(Fig. 2.32) Pinatubo strato volcano seen from above
Credit: MTU Volcanoes Page
The June 12-15, 1991, eruption of 1475m Pinatubo volcano, located 100 kilometers northwest of Manila in the Philippines, was one of the largest eruptions of this century and it strongly effected some aspects of our climate.
In total the Pinatubo eruption discharged 5 billion cubic meters of ash and pyroclastic debris (including 20 to 30 megatons of sulphur dioxide and aerosols) into the atmosphere via eruption columns which were 18km wide at the base and had heights of up to 30km.
A large number of people had to be evacuated due to the erupting volcano, which had remained dormant for 6 decades.
Quick deployment of monitoring instruments and preparation of a volcanic hazards map by scientists from the Philippine Institute of Volcanology and Seismology (PHIVOLCS) and the USGS (United States Geological Service) helped scientists a lot to provide accurate warnings of impending eruptions.

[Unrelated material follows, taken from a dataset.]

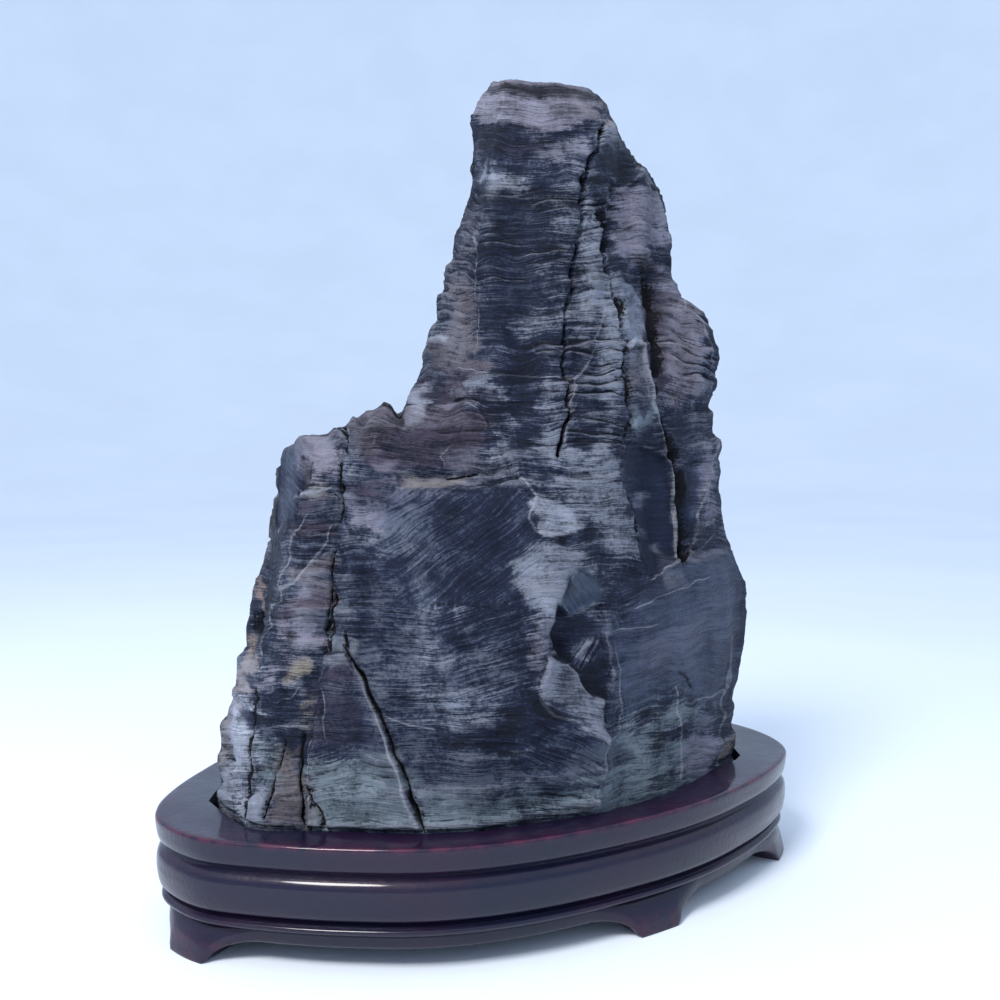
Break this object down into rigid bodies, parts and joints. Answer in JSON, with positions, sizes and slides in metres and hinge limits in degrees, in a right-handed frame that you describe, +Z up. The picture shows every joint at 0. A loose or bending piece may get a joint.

These warnings were widely spread and led to the evacuation of more
than 58,000 residents near the volcano, including 14,500 US military personnel from Clark Air Base (which was unusable after the eruption). Before the climactic eruption of June 15, more than 100,000 people had
left the area.
The eruption of the volcano produced a large number of micrometer-sized droplets (aerosols) of sulfuric acid which were thrown into the stratosphere. These particles eventually spread out over the globe. The very small droplets blocked energy coming from the Sun, the
result was that the Earth cooled off a little with about a half degree centigrade.
(Fig. 2.33) These are satelite images of the Pinatubo volcanic cloud over a 9 day period,
showing the regional dispersal of the Sulphur Dioxide plume.
Credit: Pete Mouginis-Mark,University of Hawaii
These volcanic droplets had also got some other side effects,
the particles catalyzed heterogeneous reactions that were probably the
cause of unusually low ozone levels.
The particles were also the indirect cause of the destroying of part of the sea-nature in the Gulf of Akaba (180km long, 25km wide, 1.8km deep) because the droplets encouraged the growth of alga
(which is very harmful to the sea-nature).
Another side effect was that people saw some quite abnormal sunsets which were also caused by sulfuric acid aerosols.